Dopo mesi di rally, dai titoli tecnologici statunitensi inizia ad arrivare qualche campanello di allarme. Secondo Giacomo Calef, country head Italia di NS Partners, questa fase di consolidamento non sorprende: “le valutazioni avevano toccato livelli difficili da giustificare nel breve periodo. Una correzione era quasi fisiologica dopo mesi di euforia”.
Azioni Tech USA: valutazioni ai massimi e rischio di bolla
Il vero nodo resta quello delle valutazioni. Il comparto Tech statunitense tratta oggi a circa 30 volte gli utili attesi a 12 mesi, un livello che non si vedeva da oltre un anno e che rende i titoli estremamente sensibili a ogni segnale di rallentamento. Parallelamente, alcune Big Tech hanno iniziato a ridurre la liquidità accumulata nei bilanci, alimentando i timori di un progressivo spostamento verso un modello “capital intensive”, con margini più bassi e rischi di maggiore indebitamento.
“Gli investitori cominciano a chiedersi”, spiega Calef, “se l’impiego di capitali in progetti AI genererà ritorni concreti o se stiamo assistendo all’ennesima corsa all’oro tecnologica senza fondamenta solide”.
A pesare è anche l’assenza di ritorni immediati: uno studio del MIT evidenzia che il 95% delle aziende non ha ancora monetizzato in modo significativo gli investimenti in AI generativa. A peggiorare il sentiment, quanto successo con DeepSeek a gennaio: il crollo improvviso del 17% di Nvidia e le perdite miliardarie sull’intero comparto ci hanno ricordato quanto il mercato resti fragile.
Investimenti record, ma la pazienza scarseggia
Le Big Tech non hanno intenzione di rallentare: solo nel 2025, gli investimenti cumulati in AI di Microsoft, Amazon, Alphabet e Meta sfioreranno i 270 miliardi di dollari, quasi la metà della spesa globale nel settore. Questi numeri certificano quanto l’AI sia diventata strategica per il futuro dei giganti americani.
Tuttavia, il mercato comincia a pretendere risultati tangibili. “Il problema non è investire”, osserva Calef, “ma farlo in modo sostenibile e con una prospettiva chiara di monetizzazione. Senza utili concreti, le valutazioni rischiano di diventare insostenibili, soprattutto in un contesto di tassi d’interesse elevati”.

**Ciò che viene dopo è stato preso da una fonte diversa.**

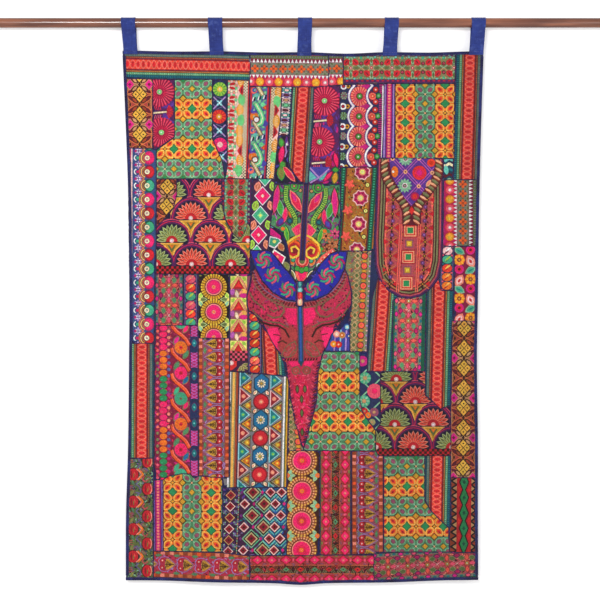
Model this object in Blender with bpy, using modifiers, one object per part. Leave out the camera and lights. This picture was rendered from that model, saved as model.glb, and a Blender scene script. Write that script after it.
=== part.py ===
"""A patchwork wall hanging on five cloth tabs over a round wooden rod.

Metres, +Z up. The origin is the middle of the rod, on its axis. X runs along the rod, and the patchwork
faces -Y. The panel hangs below the rod with the slightly waisted outline and the soft folds of a real one.
"""

import math
from collections import namedtuple

import bmesh
import bpy

# The rod
ROD_LENGTH = 1.800
ROD_DIAMETER = 0.028
ROD_SIDES = 48
ROD_END_CHAMFER = 0.0015

# Cloth thicknesses, and the gap that neighbouring pieces keep
PANEL_THICKNESS = 0.003
BINDING_THICKNESS = 0.001
TAB_THICKNESS = 0.0014
GAP = 0.0004

# The binding: how far it reaches over each face of the panel
BINDING_WIDTH = 0.014

# The tabs: their width, and how far each end is sewn down over the binding
TAB_WIDTH = 0.041
TAB_LAP = 0.011

# The panel's mesh, whose lines the binding follows
PANEL_COLUMNS = 28
PANEL_ROWS = 40
TAB_COLUMNS = 4
TAB_LEG_STEPS = 4
TAB_ARC_STEPS = 14

# Where each tab's middle is on the rod and at the panel, and the drop from the rod's axis to the panel there
Tab = namedtuple("Tab", "over_rod at_panel drop")
TABS = (
    Tab(-0.5050, -0.4995, 0.0805),
    Tab(-0.2540, -0.2500, 0.0830),
    Tab(0.0060, 0.0040, 0.0850),
    Tab(0.2565, 0.2515, 0.0850),
    Tab(0.5075, 0.5015, 0.0830),
)

# How far the top edge sags midway between one tab and the next
TOP_SAGS = (0.0010, 0.0015, 0.0040, 0.0020)

# The side edges, by the share of the way down
Side = namedtuple("Side", "down left right")
SIDES = (
    Side(0.00, -0.5220, 0.5220),
    Side(0.13, -0.5130, 0.5150),
    Side(0.28, -0.5050, 0.5090),
    Side(0.48, -0.5020, 0.5045),
    Side(0.58, -0.5030, 0.5020),
    Side(0.75, -0.5060, 0.5050),
    Side(0.88, -0.5120, 0.5050),
    Side(1.00, -0.5130, 0.5060),
)

# The hem's drop from the rod's axis, by the share of the way across
Hem = namedtuple("Hem", "across drop")
HEM = (
    Hem(0.00, 1.6135),
    Hem(0.21, 1.6165),
    Hem(0.42, 1.6215),
    Hem(0.50, 1.6265),
    Hem(0.57, 1.6220),
    Hem(0.78, 1.6180),
    Hem(0.92, 1.6120),
    Hem(1.00, 1.6105),
)

# Soft upright folds: each is a wave across the panel, with its depth at the top edge and at the hem
Fold = namedtuple("Fold", "wavelength phase at_top at_hem")
FOLDS = (
    Fold(0.610, 0.40, 0.0012, 0.0042),
    Fold(0.387, 2.30, 0.0010, 0.0030),
    Fold(0.252, 5.10, 0.0006, 0.0014),
)

# How far the middle of the panel stands forward of the line from the top edge to the hem
BELLY = 0.004

FRONT, BACK = -1, 1


def smooth(rows, at, column):
    """A column's value where the first column is at, on a curve through the rows."""
    i = next((n for n in range(1, len(rows) - 1) if at <= rows[n][0]), len(rows) - 1)
    first, last = rows[i - 1], rows[i]
    before, after = rows[max(i - 2, 0)], rows[min(i + 1, len(rows) - 1)]
    span = last[0] - first[0]
    t = (at - first[0]) / span
    a, b = first[column], last[column]
    slope_a = (b - before[column]) / (last[0] - before[0]) * span
    slope_b = (after[column] - a) / (after[0] - first[0]) * span
    return (
        a * (1 + 2 * t) * (1 - t) ** 2
        + slope_a * t * (1 - t) ** 2
        + b * t * t * (3 - 2 * t)
        + slope_b * t * t * (t - 1)
    )


def top_drop(x):
    """The top edge's drop below the rod's axis: level with each tab, and sagging a little between two."""
    i = next((n for n in range(1, len(TABS) - 1) if x <= TABS[n].at_panel), len(TABS) - 1)
    left, right = TABS[i - 1], TABS[i]
    t = min(max((x - left.at_panel) / (right.at_panel - left.at_panel), 0.0), 1.0)
    level = left.drop + (right.drop - left.drop) * t * t * (3 - 2 * t)
    return level + TOP_SAGS[i - 1] * math.sin(math.pi * t) ** 2


def fold_depth(x, down):
    """How far the cloth's middle layer stands behind the plane of the rod's axis."""
    waves = sum(
        (fold.at_top + (fold.at_hem - fold.at_top) * down) * math.sin(math.tau * x / fold.wavelength + fold.phase)
        for fold in FOLDS
    )
    return waves - BELLY * math.sin(math.pi * down)


def on_cloth(across, down, inset_x=0.0, inset_z=0.0, off=0.0):
    """A point by its share of the way across and down, moved in from the outline and off the middle layer."""
    left = smooth(SIDES, down, 1)
    right = smooth(SIDES, down, 2)
    x = left + (right - left) * across + inset_x
    top = top_drop(x)
    hem = smooth(HEM, across, 1)
    z = -(top + (hem - top) * down) + inset_z
    return x, fold_depth(x, down) + off, z


def material(name, colour, roughness):
    made = bpy.data.materials.new(name)
    made.use_nodes = True
    shader = made.node_tree.nodes["Principled BSDF"]
    shader.inputs["Base Color"].default_value = (*colour, 1.0)
    shader.inputs["Roughness"].default_value = roughness
    shader.inputs["Metallic"].default_value = 0.0
    return made


def cloth_from_grid(name, columns, rows, place, thickness, finish, collection):
    """A sheet: a grid whose points are put in place by their shares across and down, then given a thickness."""
    mesh = bpy.data.meshes.new(name)
    sheet = bmesh.new()
    bmesh.ops.create_grid(sheet, x_segments=columns, y_segments=rows, size=0.5)
    for vertex in sheet.verts:
        vertex.co = place(vertex.co.x + 0.5, 0.5 - vertex.co.y)
    sheet.to_mesh(mesh)
    sheet.free()
    mesh.shade_smooth()
    made = bpy.data.objects.new(name, mesh)
    collection.objects.link(made)
    mesh.materials.append(finish)
    solidify = made.modifiers.new("Thickness", "SOLIDIFY")
    solidify.thickness = thickness
    solidify.offset = 0.0
    solidify.use_even_offset = True
    return made


def make_panel(finish, collection):
    """The patchwork on its ground cloth, inside the binding's fold."""
    inset = BINDING_THICKNESS + GAP

    def place(across, down):
        return on_cloth(across, down, inset * (1 - 2 * across), inset * (2 * down - 1))

    return cloth_from_grid("panel", PANEL_COLUMNS, PANEL_ROWS, place, PANEL_THICKNESS, finish, collection)


def binding_place(side, along, wrap):
    """A point of the binding's middle layer. wrap runs from its front edge, round the fold, to its back edge."""
    off = PANEL_THICKNESS / 2 + GAP + BINDING_THICKNESS / 2
    in_from_edge = BINDING_WIDTH if wrap in (0, 3) else BINDING_THICKNESS / 2
    off = off * (FRONT if wrap < 2 else BACK)
    corner = BINDING_WIDTH + GAP
    if side == "left":
        return on_cloth(0.0, along, in_from_edge, corner * (2 * along - 1), off)
    if side == "right":
        return on_cloth(1.0, along, -in_from_edge, corner * (2 * along - 1), off)
    if side == "top":
        return on_cloth(along, 0.0, 0.0, -in_from_edge, off)
    return on_cloth(along, 1.0, 0.0, in_from_edge, off)


def make_binding(side, finish, collection):
    """One strip folded over an edge of the panel. The side strips run between the top and bottom ones."""
    steps = PANEL_COLUMNS if side in ("top", "bottom") else PANEL_ROWS

    def place(across, down):
        return binding_place(side, across, round(down * 3))

    return cloth_from_grid(f"binding_{side}", steps, 3, place, BINDING_THICKNESS, finish, collection)


def tab_path(drop):
    """The tab's middle layer as (y, z), from its front end, over the rod, to its back end."""
    radius = ROD_DIAMETER / 2 + GAP + TAB_THICKNESS / 2
    off = PANEL_THICKNESS / 2 + GAP + BINDING_THICKNESS + GAP + TAB_THICKNESS / 2
    below = math.atan2(-drop, -off) % math.tau
    touch = below - math.acos(radius / math.hypot(drop, off))
    start = (radius * math.cos(touch), radius * math.sin(touch))
    leg = [
        (-off + (start[0] + off) * step / TAB_LEG_STEPS, -drop + (start[1] + drop) * step / TAB_LEG_STEPS)
        for step in range(TAB_LEG_STEPS)
    ]
    front = [(-off, -drop - TAB_LAP), *leg]
    sweep = 2 * (touch - math.pi / 2)
    arc = [
        (radius * math.cos(touch - sweep * step / TAB_ARC_STEPS), radius * math.sin(touch - sweep * step / TAB_ARC_STEPS))
        for step in range(TAB_ARC_STEPS + 1)
    ]
    return [*front, *arc, *((-y, z) for y, z in reversed(front))]


def make_tab(number, tab, finish, collection):
    path = tab_path(tab.drop)

    def place(across, along):
        y, z = path[round(along * (len(path) - 1))]
        lowered = min(max(-z / tab.drop, 0.0), 1.0)
        middle = tab.over_rod + (tab.at_panel - tab.over_rod) * lowered
        x = middle + TAB_WIDTH * (across - 0.5)
        return x, y + fold_depth(x, 0.0) * lowered, z

    return cloth_from_grid(f"tab_{number}", TAB_COLUMNS, len(path) - 1, place, TAB_THICKNESS, finish, collection)


def make_rod(finish, collection):
    bpy.ops.mesh.primitive_cylinder_add(
        vertices=ROD_SIDES, radius=ROD_DIAMETER / 2, depth=ROD_LENGTH, rotation=(0.0, math.pi / 2, 0.0)
    )
    rod = bpy.context.object
    rod.name = rod.data.name = "rod"
    for home in list(rod.users_collection):
        home.objects.unlink(rod)
    collection.objects.link(rod)
    chamfer = rod.modifiers.new("End chamfer", "BEVEL")
    chamfer.width = ROD_END_CHAMFER
    chamfer.segments = 1
    chamfer.limit_method = "ANGLE"
    chamfer.angle_limit = math.radians(60)
    rod.data.shade_smooth()
    rod.data.set_sharp_from_angle(angle=math.radians(40))
    rod.data.materials.append(finish)
    return rod


def main():
    for old in list(bpy.data.objects):
        bpy.data.objects.remove(old)
    collection = bpy.data.collections.new("Patchwork wall hanging")
    bpy.context.scene.collection.children.link(collection)
    patchwork = material("Patchwork", (0.42, 0.12, 0.11), 0.85)
    blue_cotton = material("Blue cotton", (0.035, 0.045, 0.19), 0.85)
    wood = material("Varnished wood", (0.25, 0.10, 0.045), 0.35)
    make_rod(wood, collection)
    make_panel(patchwork, collection)
    for side in ("top", "bottom", "left", "right"):
        make_binding(side, blue_cotton, collection)
    for number, tab in enumerate(TABS, 1):
        make_tab(number, tab, blue_cotton, collection)


main()
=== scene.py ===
"""The look of a patchwork wall hanging: woven and stitched trims sewn side by side to a ground cloth.

The patchwork is laid out on squares of SQUARE metres. A place on it is (u, v): u counts to the right and v
down. Inside a patch, a runs along the trim and b across it, also in squares.
"""

import math
import random
from collections import namedtuple

import bpy
import numpy as np
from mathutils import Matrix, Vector


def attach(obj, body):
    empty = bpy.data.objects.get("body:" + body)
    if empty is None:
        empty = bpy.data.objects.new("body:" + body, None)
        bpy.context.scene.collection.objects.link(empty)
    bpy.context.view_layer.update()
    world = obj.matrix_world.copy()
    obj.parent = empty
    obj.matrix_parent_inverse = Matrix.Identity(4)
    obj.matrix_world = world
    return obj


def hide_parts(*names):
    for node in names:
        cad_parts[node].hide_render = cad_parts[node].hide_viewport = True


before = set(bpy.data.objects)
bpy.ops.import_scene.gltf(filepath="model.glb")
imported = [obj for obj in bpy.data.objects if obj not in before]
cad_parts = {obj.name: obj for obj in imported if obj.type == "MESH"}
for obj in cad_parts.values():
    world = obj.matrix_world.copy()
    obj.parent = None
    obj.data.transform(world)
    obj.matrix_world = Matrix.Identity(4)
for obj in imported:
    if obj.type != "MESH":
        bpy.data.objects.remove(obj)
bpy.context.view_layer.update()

# A square in metres, the place of the rod's middle on the layout, and the picture's middle and its width
SQUARE = 0.002894
MIDDLE_U = 303.0
AXIS_V = 22.9
CENTRE = 300
PICTURE_WIDTH = 600

# The solids' own sizes, which the pieces here follow
ROD_DIAMETER = 0.028
PANEL_THICKNESS = 0.003
BINDING_THICKNESS = 0.001
TAB_THICKNESS = 0.0014
GAP = 0.0004
BINDING_WIDTH = 0.014
VISIBLE_BINDING = 0.0090
TAB_WIDTH = 0.041
TAB_LAP = 0.011
TAB_LEG_STEPS = 4
TAB_ARC_STEPS = 14

Tab = namedtuple("Tab", "over_rod at_panel drop")
# Each tab's place across on the rod and at the panel, and the panel's drop below the rod's axis there
TABS = (
    Tab(-0.5050, -0.4995, 0.0805),
    Tab(-0.2540, -0.2500, 0.0830),
    Tab(0.0060, 0.0040, 0.0850),
    Tab(0.2565, 0.2515, 0.0850),
    Tab(0.5075, 0.5015, 0.0830),
)

# How far the top edge sags between the tabs
TOP_SAGS = (0.0010, 0.0015, 0.0040, 0.0020)

Side = namedtuple("Side", "down left right")
# The panel's left and right edges, by the share of the way down
SIDES = (
    Side(0.00, -0.5220, 0.5220),
    Side(0.13, -0.5130, 0.5150),
    Side(0.28, -0.5050, 0.5090),
    Side(0.48, -0.5020, 0.5045),
    Side(0.58, -0.5030, 0.5020),
    Side(0.75, -0.5060, 0.5050),
    Side(0.88, -0.5120, 0.5050),
    Side(1.00, -0.5130, 0.5060),
)

Hem = namedtuple("Hem", "across drop")
# The hem's drop below the rod's axis, by the share of the way across
HEM = (
    Hem(0.00, 1.6135),
    Hem(0.21, 1.6165),
    Hem(0.42, 1.6215),
    Hem(0.50, 1.6265),
    Hem(0.57, 1.6220),
    Hem(0.78, 1.6180),
    Hem(0.92, 1.6120),
    Hem(1.00, 1.6105),
)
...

Con i tassi ai massimi da oltre vent’anni e la Fed ancora divisa sul timing del primo taglio, il costo del capitale resta un macigno per i titoli growth. Questo ha spinto gli investitori verso una decisa rotazione settoriale: utility, sanità e beni di consumo di base hanno attirato nuovi flussi, mentre gli asset rifugio come oro e Treasury hanno beneficiato della crescente avversione al rischio.
Anche in Europa, la correzione si è fatta sentire lungo tutta la catena del valore tecnologica, penalizzando leader come ASML e Infineon e riflettendo un sentiment più prudente a livello globale.
Dal sogno all’esame di realtà
La correzione di agosto, pur dolorosa, non sembra segnalare la fine del ciclo dell’AI. Il settore resta un motore di innovazione e i miliardi investiti dai colossi Tech continueranno a sostenere sviluppi cruciali nei prossimi anni. Ma il messaggio dei mercati è chiaro: la fase dell’euforia cieca è finita. Gli investitori vogliono numeri, profitti e strategie credibili.
Il 2025, insomma, potrebbe rappresentare il passaggio dall’hype alla prova dei fatti, un banco di prova che separerà i veri leader del settore da chi ha semplicemente cavalcato l’onda.